Sonic Sensors: A Sound Way of Controlling Smartphones and Tablets?
Here’s one ingenious technology that deserves to be added to today’s mobile devices. Forget about the unnecessary super-high resolution displays and cameras that don’t really add anything significantly useful to the user experience. Researchers at the Future Interface Group (FIGLAB) at Carnegie Mellon University have developed a system that can enable interaction with devices through sound, through the tapping on a table or platform on which a device is positioned.
Toffee: Sonic Sensors for Device Control
This sound-based device interaction technology is called Toffee, complete details of which are presented on a research paper published on the official FIGLAB website titled “Toffee: Enabling Ad Hoc, Around-Device Interaction with Acoustic Time-of-Arrival Correlation. The research team is composed of Robert Xiao, Scott E. Hudson, and Chris Harrison of the Human-Computer Interaction Institute and Greg Lew, James Marsanico, and Divya Hariharan of Carnegie Mellon University’s Electrical and Computer Engineering department.

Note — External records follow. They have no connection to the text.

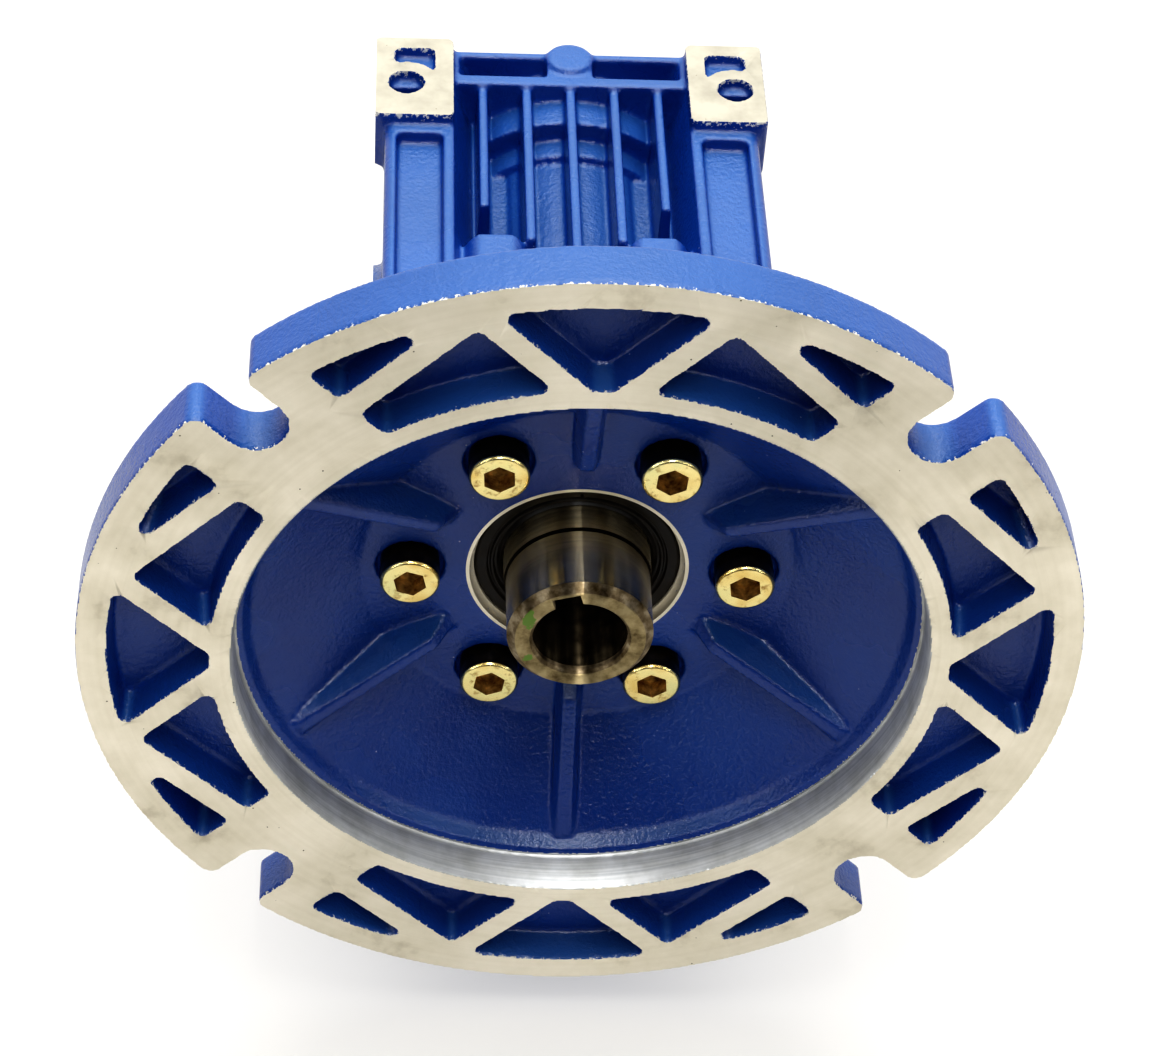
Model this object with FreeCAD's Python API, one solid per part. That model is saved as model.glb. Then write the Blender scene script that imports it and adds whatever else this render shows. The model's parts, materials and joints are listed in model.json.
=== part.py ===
import FreeCAD, Part
import math
import os
from FreeCAD import Vector

# Worm gear reducer, foot mounted, with a round motor flange and a hollow output shaft.
# Millimetres. The origin is the centre of the output bore. X runs along the output shaft,
# Y along the worm away from the motor, and Z up through the worm.

os.makedirs("parts", exist_ok=True)

# Gear set: a one-start worm and a bronze wheel
gear_module = 2.0
wheel_teeth = 30
worm_starts = 1
worm_pitch_radius = 10.0
pressure_angle = 20.0
gear_backlash = 0.20
root_clearance = 0.4
wheel_face_width = 16.0
wheel_edge_height = 0.8
thread_length = 40.0

# Housing casting
housing_half_length = 50.0
machined_boss_rise = 2.5
body_half_width = 33.8
side_face_rise = 1.7
foot_top_above_worm = 31.5
foot_bottom_depth = 50.0
rail_step = 2.0
chamber_clearance = 2.2
chamber_shoulder = 0.5
tunnel_clearance = 1.5

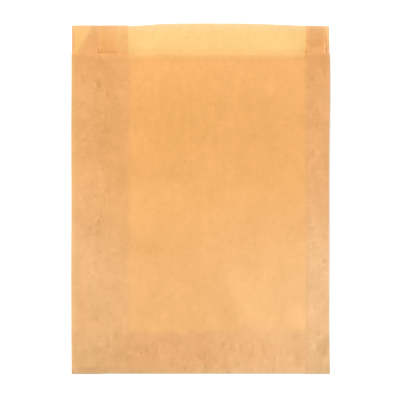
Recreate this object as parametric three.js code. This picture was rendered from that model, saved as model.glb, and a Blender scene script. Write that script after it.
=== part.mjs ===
// A flat counter bag folded and glued from one sheet of thin brown kraft paper, lying
// on its back. It is a tube with a folded-in gusset at each side and a glued lap along
// its back. The pressed bottom end of the tube is folded under the back and glued, and
// the front is cut lower than the back at the mouth, which leaves a lip of single paper.
//
// Millimetres. +X runs across the bag, +Y towards the mouth, +Z up out of the front.
// The origin is under the middle of the bag, on the surface that it lies on.

import * as THREE from 'three';

// Paper
const PAPER = 0.1;               // thickness of one ply
const SLACK = 0.05;              // air between pressed plies, where the lap is between them too
const STEP = 0.3;                // run over which a cut or a lapped edge steps

// Outline
const WIDTH = 250;               // side fold to side fold
const HEIGHT = 340;              // bottom fold to the middle of the lip
const LIP = 27;                  // back and gussets above the front's cut edge
const LIP_BOW = 1.2;             // middle of the lip above its ends

// Gussets, each a V of two plies between the front and the back
const LEFT_GUSSET = 25;
const RIGHT_GUSSET = 21.5;
const LEFT_NOTCH = 7.8;          // front ply cut away beside the left fold
const LEFT_NOTCH_RISE = 5.3;     // straight part of that cut
const LEFT_NOTCH_SLANT = 11;     // its slanted part, measured across the bag
const RIGHT_NOTCH = 3;

// Lap joint of the sheet's two edges, on the back
const LAP = 33;
const LAP_FROM_SIDE = 54;        // left side fold to the edge that lies outside

// Bottom
const FLAP = 36;                 // tube end folded under the back
const GLUED_END = 12;            // plies glued to each other at the flap's end
const FOLD_RADIUS = 0.15;        // inside radius of the bottom fold
const RAMP = 26;                 // back comes down from the flap to the table

// Air that the bag holds as it lies
const SIDE_LOFT = 3.2;           // front's side folds above the back's
const CROWN = 4;                 // middle of the front above its side folds
const FILL_LENGTH = 120;         // bottom edge to where the bag is full
const LIP_SETTLE = 0.5;          // share of the side loft that is left at the lip's top

// Fineness
const FOLD_FACETS = 3;
const BEND_FACETS = 6;
const FRONT_FACETS = 16;
const BACK_FACETS = 6;
const BODY_ROWS = 14;
const MOUTH_ROWS = 3;
const MOUTH_RUN = 14;            // rows lean towards the cut edges from here up

const PAPER_COLOUR = 0xe9b47a;

// Values worked out from the sizes above
const pitch = 2 * PAPER + SLACK;
const foldSweep = pitch / 2;
const side = WIDTH / 2 - foldSweep - PAPER / 2;
const frontLevel = 3 * pitch;
const middleLevel = 2 * pitch;
const stack = frontLevel + PAPER;
const foldY = -HEIGHT / 2 + FOLD_RADIUS + stack;
const foldZ = FOLD_RADIUS + stack;
const overFlap = foldZ + FOLD_RADIUS;
const lipEnds = HEIGHT / 2 - LIP_BOW;
const mouthY = lipEnds - LIP;

const smooth = (from, to, value) => THREE.MathUtils.smoothstep(value, from, to);
const mix = THREE.MathUtils.lerp;

// Height of the lip's cut edge at x: a shallow bow.
const lipTop = (x) => lipEnds + LIP_BOW * (1 - (x / side) ** 2);

// A station is one place on the pressed tube's section. x and height are the middle of
// the paper, (nx, nz) points out of the bag, out and in are the distances to its two
// faces, loft and crown are the shares it takes of those two lifts, and top is its cut
// edge at the mouth.
function station(x, height, nx, nz, loft, top, more = {}) {
  return { x, height, nx, nz, loft, top, crown: 0, out: PAPER / 2, in: PAPER / 2, ...more };
}

// Even steps from one x to another. The ends are left out, because folds make them.
function between(from, to, count) {
  return Array.from({ length: count - 1 }, (_, i) => mix(from, to, (i + 1) / count));
}

// A pressed fold at one side. It is half a turn from one ply up to the next: a side fold
// swells outwards, and a gusset's inner fold swells inwards, with its hollow side out.
function fold(x, lowerHeight, direction, hollow, upwards, loft, top) {
  const stations = [];
  for (let i = 0; i <= FOLD_FACETS; i += 1) {
    const turn = mix(-Math.PI / 2, Math.PI / 2, i / FOLD_FACETS) * (upwards ? 1 : -1);
    const nx = direction * Math.cos(turn);
    const nz = Math.sin(turn);
    const facing = hollow ? -1 : 1;
    stations.push(station(
      x + foldSweep * nx, lowerHeight + pitch / 2 + foldSweep * nz,
      facing * nx, facing * nz, loft, top,
    ));
  }
  return stations;
}

// The back, from the left fold to the right one. Left of the lap the sheet's outer edge
// strip lies on the table. The other edge climbs over it and ends inside the bag.
function backPly() {
  const outerEdge = -WIDTH / 2 + LAP_FROM_SIDE;
  const innerEdge = outerEdge - LAP;
  const doubled = { out: PAPER / 2, in: PAPER * 1.5 };
  const climbing = { out: -PAPER / 2, in: PAPER * 1.5 };
  const at = (x, more) => station(x, PAPER / 2, 0, -1, 0, lipTop(x), more);
  return [
    at(innerEdge), at(innerEdge + STEP, doubled), at((innerEdge + outerEdge) / 2, doubled),
    at(outerEdge, doubled), at(outerEdge + STEP, climbing), at(outerEdge + 4 * STEP),
    ...between(outerEdge + 4 * STEP, side, BACK_FACETS).map((x) => at(x)),
  ];
}

// The front, from the right fold to the left one. It sinks a ply lower between the
// gussets, and its crown is a full wave across the bag.
function frontPly() {
  const leftInner = -side + LEFT_GUSSET;
  const rightInner = side - RIGHT_GUSSET;
  return between(side, -side, FRONT_FACETS).map((x) => {
    const inner = x > 0 ? rightInner : -leftInner;
    const overGusset = smooth(inner / 2, inner, Math.abs(x));
    const height = mix(middleLevel, frontLevel, overGusset) + PAPER / 2;
    const crown = Math.cos((Math.PI * x) / (2 * side)) ** 2;
    return station(x, height, 0, 1, 1, mouthY, { crown });
  });
}

// The right gusset, from its back fold to its front fold, with a straight notch.
function rightGusset() {
  const inner = side - RIGHT_GUSSET;
  const notch = WIDTH / 2 - RIGHT_NOTCH;
  const share = (x) => 0.5 + 0.5 * (x - inner) / (side - inner);
  const front = (x, top) => station(x, 2 * pitch + PAPER / 2, 0, -1, share(x), top);
  return [
    ...fold(inner, pitch + PAPER / 2, -1, true, true, 0.5, lipTop(inner)),
    front(notch - STEP, lipTop(notch)), front(notch, mouthY),
  ];
}

// The left gusset, from its front fold to its back fold. Its notch is slanted.
function leftGusset() {
  const inner = -side + LEFT_GUSSET;
  const notch = -WIDTH / 2 + LEFT_NOTCH;
  const slantEnd = notch + STEP + LEFT_NOTCH_SLANT;
  const share = (x) => 0.5 + 0.5 * (inner - x) / (inner + side);
  const front = (x, top) => station(x, 2 * pitch + PAPER / 2, 0, -1, share(x), top);
  return [
    front(notch, mouthY), front(notch + STEP, mouthY + LEFT_NOTCH_RISE),
    front(slantEnd, lipTop(slantEnd)),
    ...fold(inner, pitch + PAPER / 2, 1, true, false, 0.5, lipTop(inner)),
  ];
}

// Once round the tube, starting on the back beside the left fold.
function section() {
  const backFold = PAPER / 2;
  const frontFold = 2 * pitch + PAPER / 2;
  return [
    ...backPly(),
    ...fold(side, backFold, 1, false, true, 0, lipEnds),
    ...rightGusset(),
    ...fold(side, frontFold, 1, false, true, 1, mouthY),
    ...frontPly(),
    ...fold(-side, frontFold, -1, false, false, 1, mouthY),
    ...leftGusset(),
    ...fold(-side, backFold, -1, false, false, 0, lipEnds),
  ];
}

// How full the bag is at y: empty over the flap, full in the body, half settled at the lip.
function fullness(y) {
  const filling = smooth(foldY, foldY + FILL_LENGTH, y);
  return filling * mix(1, LIP_SETTLE, smooth(mouthY, lipEnds, y));
}

// Places a point of the pressed tube. Its end runs back under the bag as the flap, turns
// half round the bottom fold, and then runs up the bag, where the plies part.
function lay(at, x, height, run) {
  const radius = FOLD_RADIUS + height;
  if (run < 0) return new THREE.Vector3(x, foldY - run, foldZ - radius);
  if (run < 1) {
    const turn = Math.PI * run;
    return new THREE.Vector3(x, foldY - radius * Math.sin(turn), foldZ - radius * Math.cos(turn));
  }
  const y = foldY + run - 1;
  const base = overFlap * (1 - smooth(foldY + FLAP, foldY + FLAP + RAMP, y));
  const rise = fullness(y) * (at.loft * SIDE_LOFT + at.crown * CROWN);
  return new THREE.Vector3(x, y, base + height + rise);
}

// Rows along the tube. Under 0 a row is on the flap, from 0 to 1 it goes round the bottom
// fold, and from 1 it is the way up the bag, ending at each station's own cut edge.
function rows(start) {
  const body = mouthY - MOUTH_RUN - foldY;
  const list = [() => start, () => start / 2];
  for (let i = 0; i <= BEND_FACETS; i += 1) list.push(() => i / BEND_FACETS);
  for (let i = 0; i <= BODY_ROWS; i += 1) list.push(() => 1 + mix(FLAP, body, i / BODY_ROWS));
  for (let i = 1; i <= MOUTH_ROWS; i += 1) {
    list.push((at) => 1 + mix(body, at.top - foldY, i / MOUTH_ROWS));
  }
  return list;
}

// One face of the paper, as rows of points round the tube.
function face(stations, start, offset) {
  return rows(start).map((row) => stations.map((at) => {
    const depth = offset(at);
    return lay(at, at.x + depth * at.nx, at.height + depth * at.nz, row(at));
  }));
}

// The closed sheet: its outer and inner faces, the cut edge at the mouth, and the two
// ends of the glued bottom. An end's outline is pinched a little before it is cut into
// triangles, because points in one straight line would be left out.
function paperBag() {
  const stations = section();
  const outer = face(stations, -FLAP, (at) => at.out);
  const inner = face(stations, -FLAP + GLUED_END, (at) => -at.in);
  const count = stations.length;
  const index = [];
  const strip = (a, b, flip) => {
    for (let i = 0; i < count; i += 1) {
      const j = (i + 1) % count;
      const [p, q] = flip ? [i, j] : [j, i];
      index.push(a + p, a + q, b + q, a + p, b + q, b + p);
    }
  };
  const end = (base, points, flip) => {
    const outline = stations.map((at, i) => {
      const pinch = (SLACK / 4) * (1 - (at.x / side) ** 2);
      return new THREE.Vector2(points[i].x, -points[i].z - pinch * at.nz);
    });
    for (const [p, q, r] of THREE.ShapeUtils.triangulateShape(outline, [])) {
      index.push(...(flip ? [base + p, base + q, base + r] : [base + r, base + q, base + p]));
    }
  };
  const innerBase = outer.length * count;
  outer.slice(1).forEach((_, i) => strip(i * count, (i + 1) * count, false));
  inner.slice(1).forEach((_, i) => strip(innerBase + i * count, innerBase + (i + 1) * count, true));
  strip(innerBase - count, innerBase + (inner.length - 1) * count, false);
  end(0, outer[0], true);
  end(innerBase, inner[0], false);
  const geometry = new THREE.BufferGeometry().setFromPoints([...outer, ...inner].flat());
  geometry.setIndex(index);
  geometry.computeVertexNormals();
  return geometry;
}

const paper = new THREE.MeshStandardMaterial({ color: PAPER_COLOUR, roughness: 0.8, metalness: 0 });
const bag = new THREE.Mesh(paperBag(), paper);
bag.name = 'paper_bag';

const model = new THREE.Group();
model.add(bag);

export default model;
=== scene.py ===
"""A flat kraft paper counter bag, lying on its back on a white table and seen from above."""

import math

import bpy
import mathutils
import numpy as np
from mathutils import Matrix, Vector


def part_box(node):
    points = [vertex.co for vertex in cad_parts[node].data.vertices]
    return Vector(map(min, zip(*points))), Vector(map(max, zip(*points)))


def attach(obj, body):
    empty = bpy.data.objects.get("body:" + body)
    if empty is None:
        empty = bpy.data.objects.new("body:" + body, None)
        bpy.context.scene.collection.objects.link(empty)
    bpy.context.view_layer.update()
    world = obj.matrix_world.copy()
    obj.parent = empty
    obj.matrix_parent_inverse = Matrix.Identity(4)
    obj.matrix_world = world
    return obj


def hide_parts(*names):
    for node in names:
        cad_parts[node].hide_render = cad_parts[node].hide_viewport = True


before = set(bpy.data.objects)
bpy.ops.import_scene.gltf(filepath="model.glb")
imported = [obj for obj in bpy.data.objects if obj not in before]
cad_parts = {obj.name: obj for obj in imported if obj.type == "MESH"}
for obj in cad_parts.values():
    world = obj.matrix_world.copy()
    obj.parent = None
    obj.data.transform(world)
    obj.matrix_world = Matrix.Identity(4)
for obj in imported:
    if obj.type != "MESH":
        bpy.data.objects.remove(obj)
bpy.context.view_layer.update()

# The folded sheet
# One sheet of thin brown kraft paper. It is folded into a tube with a gusset at each
# side, glued along a lap on its back, and closed by folding the pressed end of the tube
# under the back and gluing it down. The front is cut lower than the back at the mouth.

mm = 0.001
low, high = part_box("paper_bag")
half_width = (high[0] - low[0]) / 2
paper = 0.1 * mm                   # the sheet's thickness
pitch = 0.25 * mm                  # from one pressed ply to the next
left_gusset, right_gusset = 25 * mm, 21.5 * mm
left_notch, left_notch_rise, left_notch_slant = 7.8 * mm, 5.3 * mm, 12 * mm
right_notch_x = half_width - 3.4 * mm
notch_edge = 0.08 * mm             # what a notch's upright side takes across the bag
lap_outer_edge = -half_width + 54 * mm
lap_inner_edge = lap_outer_edge - 33 * mm
lap_glue_end = lap_outer_edge - 15 * mm
flap = 36 * mm                     # the tube's end, folded under the back
glued_end = 12 * mm                # the last of the flap, glued shut
fold_radius = 0.15 * mm            # inside the bottom fold
ramp = 26 * mm                     # over which the bag comes down off its flap
side_loft, crown_lift = 3.2 * mm, 4 * mm
fill_length = 120 * mm             # over which the front rises from the bottom
cockle_height, ripple_height = 0.4 * mm, 0.05 * mm
fold_ridge, lap_ridge, pucker_height = 0.10 * mm, 0.08 * mm, 0.10 * mm
front_curl, lip_curl = 0.5 * mm, 1.6 * mm
mouth_y = high[1] - 28.4 * mm
lip_y = high[1] - 1.9 * mm

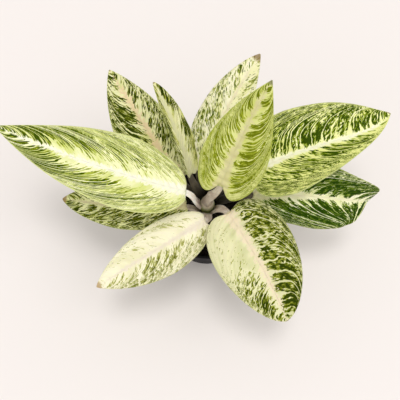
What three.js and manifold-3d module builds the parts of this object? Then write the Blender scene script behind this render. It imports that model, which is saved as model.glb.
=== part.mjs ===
// Potted aglaonema: ten variegated leaves on clasping stalks round a short stem, rooted in the
// soil of a plastic nursery pot. Millimetres, +Z up, origin at the middle of the pot's underside,
// -Y towards the front. Angles are in degrees.
import * as THREE from 'three';
import { mergeVertices } from 'three/addons/utils/BufferGeometryUtils.js';
import Module from 'manifold-3d';

const wasm = await Module();
wasm.setup();

// Pot: a thin tapered shell with a stepped rim band and a flat bottom with drainage holes.
const potHeight = 105;
const potRimRadius = 58.5;
const potBaseRadius = 44;
const potWall = 1.6;
const rimHeight = 12;
const rimStep = 2.4;
const potFloor = 2;
const drainRadius = 4;
const drainCircle = 26;
const drainCount = 6;
const potSides = 48;

// Soil and stem.
const seatGap = 0.3;
const soilTop = 94;
const soilMound = 4;
const soilSides = 30;
const stemRadius = 7.5;
const stemFoot = 52;
const stemTop = 130;
const stemRing = 0.7;
const ringSpacing = 9;
const stemSides = 14;

// Blades: thickness, the rib under the midrib, and the grid that each face is divided into.
const bladeThickness = 1;
const ribDepth = 1.8;
const ribShare = 0.12;
const jointHalfWidth = 3;
const tipHalfWidth = 0.5;
const bladeRows = 16;
const bladeColumns = [-1, -0.75, -0.45, -ribShare, 0, ribShare, 0.45, 0.75, 1];
const midribSteps = 48;

// Stalks: full width and depth at the clasping root, half way and at the blade.
const stalkWidths = [11, 9, 6];
const stalkDepths = [5, 5, 4.2];
const stalkSides = 10;
const stalkStations = 12;
const topmostSpread = 0.16;

// Each leaf: where its blade starts, the heading (0 is +X, 90 is +Y) and how far it swings, the
// rise and how far it arches over, the length, the half widths left and right of the midrib, the
// roll and twist about it, how far the halves fold up, and the outline's fullness at the base
// and tip with the share of the length that the basal lobes reach back. rightFull and rightTaper
// are the right half's own fullness; hook and turn bend the last stretch down and round. The
// stalk clasps the stem at rootAngle and rootHeight, and the topmost one stands on its end.
const leaves = [
  { name: 'long_left', base: [-23, -5, 188], heading: 175, swing: -21, rise: 30, arch: 36,
    length: 206, left: 36, right: 40, roll: 4, twist: 6, fold: 8,
    full: 0.57, taper: 1.05, lobe: 0.01, rootAngle: 190, rootHeight: 124 },
  { name: 'upper_left', base: [-32, 24, 145], heading: 128, swing: -6, rise: 30, arch: 22,
    length: 135, left: 35, right: 28, roll: 0, twist: 0, fold: 7,
    full: 0.53, taper: 0.91, lobe: 0.05, rootAngle: 149, rootHeight: 105 },
  { name: 'folded_back', base: [-18, 19, 172], heading: 112, swing: 8, rise: 48, arch: 18,
    length: 108, left: 15, right: 16, roll: 30, twist: -8, fold: 40,
    full: 0.57, taper: 0.7, lobe: 0.04, rootAngle: 131, rootHeight: 118 },
  { name: 'tall_back', base: [-10, 26, 160], heading: 62, swing: -10, rise: 44, arch: 15,
    length: 143, left: 27, right: 26, roll: -13, twist: 2, fold: 7,
    full: 0.6, taper: 0.86, lobe: 0.02, rootAngle: 88, rootHeight: 108 },
  { name: 'young_centre', base: [13, -3, 205], heading: 62, swing: -10, rise: 58, arch: 12,
    length: 135, left: 30, right: 35, roll: 6, twist: 6, fold: 15,
    full: 0.49, taper: 1, lobe: 0.12, rootAngle: 0, topmost: true },
  { name: 'upper_right', base: [53, 25, 168], heading: 20, swing: -12, rise: 20, arch: 28,
    length: 154, left: 47, right: 40, roll: -4, twist: 9, fold: 10, turn: 53,
    full: 0.29, taper: 0.62, rightFull: 0.4, rightTaper: 1.26, lobe: 0.08,
    rootAngle: 50, rootHeight: 121 },
  { name: 'lower_right', base: [50, 5, 138], heading: -2, swing: -10, rise: 12, arch: 17,
    length: 137, left: 45, right: 39, roll: 15, twist: 58, fold: 14, hook: 82, turn: 47,
    full: 0.52, taper: 0.62, rightTaper: 0.22, lobe: 0.05, rootAngle: 22, rootHeight: 105 },
  { name: 'front_right', base: [22, -20, 156], heading: -59, swing: -5, rise: 14, arch: 49,
    length: 132, left: 44, right: 42, roll: 9, twist: -8, fold: 11,
    full: 0.42, taper: 0.7, lobe: 0.04, rootAngle: -34, rootHeight: 112 },
  { name: 'front_left', base: [-3, -27, 150], heading: -146, swing: -4, rise: 12, arch: 29,
    length: 134, left: 30, right: 25, roll: -19, twist: 3, fold: 9,
    full: 0.6, taper: 0.86, lobe: 0.03, rootAngle: -95, rootHeight: 108 },
  { name: 'lower_left', base: [-23, -6, 132], heading: 187, swing: -18, rise: 14, arch: 20,
    length: 134, left: 27, right: 29, roll: 10, twist: -2, fold: 8,
    full: 0.62, taper: 0.81, lobe: 0.02, rootAngle: 211, rootHeight: 101 },
];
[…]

Toffee can be described as a sensing approach that is capable of enhancing touch interaction with devices beyond touchscreens, onto ad hoc adjacent surfaces, tabletops in particular. As described on the official FIGLAB website, it is a novel application of acoustic time differences of arrival (TDOA) correlation.
How Does It Work?
Toffee works in the presence of two important factors: gravity and a hard tabletop or a similar implement. The tabletop is necessary to produce the sound and of course to have something on which the mobile device (smartphone, tablet, or laptop) can be placed. Gravity, on the other hand, is simply needed to keep the device on the tabletop.
The sound generated by a tap is detected by an apparatus (with four vibro-acoustic piezo sensors, one on every corner) positioned underneath the device to be controlled. The four vibro-acoustic sensors determine the location of the origin of the tap by individually sensing the sound waves emanating from the tap. Naturally, a tap produces sound waves that move to all directions, radiating from the tapping point. These sound waves reach the four vibro-acoustic sensors at different times, allowing the Toffee system to calculate the origin or location of the tap. Knowing the tap origin is important for Toffee since it does not register controls based on sound patterns, volume, or tone but mostly based on where the tap originates.
The research team created prototypes to test the accuracy of the tap-sensing capabilities of Toffee. Based on the results derived from the laptop prototype created, Toffee has an acceptable level of accuracy. It has a mean error of just 4.3° (based on the laptop prototype tested). This means that most taps should be properly pinpointed and the commands associated with them can be executed well enough as expected.
Basically, what Toffee does is to widen the area of interaction between humans and devices. Instead of getting constrained by the size of the touch displays or the number of buttons/keys in a device, controls can be enabled through taps around a device.
These taps can be used to adjust the volume of the media player just like what has been demonstrated on this official informational video for Toffee. Controls through the sonic sensors may also make it easier to skim through pages of documents or through pictures in photo galleries. Additionally, Toffee can also be used in gaming. Many games can become more enjoyable through tabletop tap controls.
Challenges and Limitations
Unfortunately, Toffee is still far from becoming perfect. The prototypes demonstrated are still not showing practical applications although they demonstrate the potentials of the technology. The Toffee tablet prototype was able to demonstrate a shooter game wherein the player shoots at enemies by tapping at their direction; but the gameplay looks rather inconvenient or uncomfortable. Maybe it’s just because the game demonstrated was not that well thought out. Still, what’s clear is that Toffee is an imperfect technology that still has to mature or at least be matched with a thoughtfully developed software.
Moreover, with what the informational video has shown so far, it appears that more work is needed in miniaturizing the Toffee setup. It seems to require quite a space to be integrated with a device. It would definitely be better to see a demonstration that shows Toffee seamlessly integrating within a device or at least as a dock or plate on which a device can be readily positioned.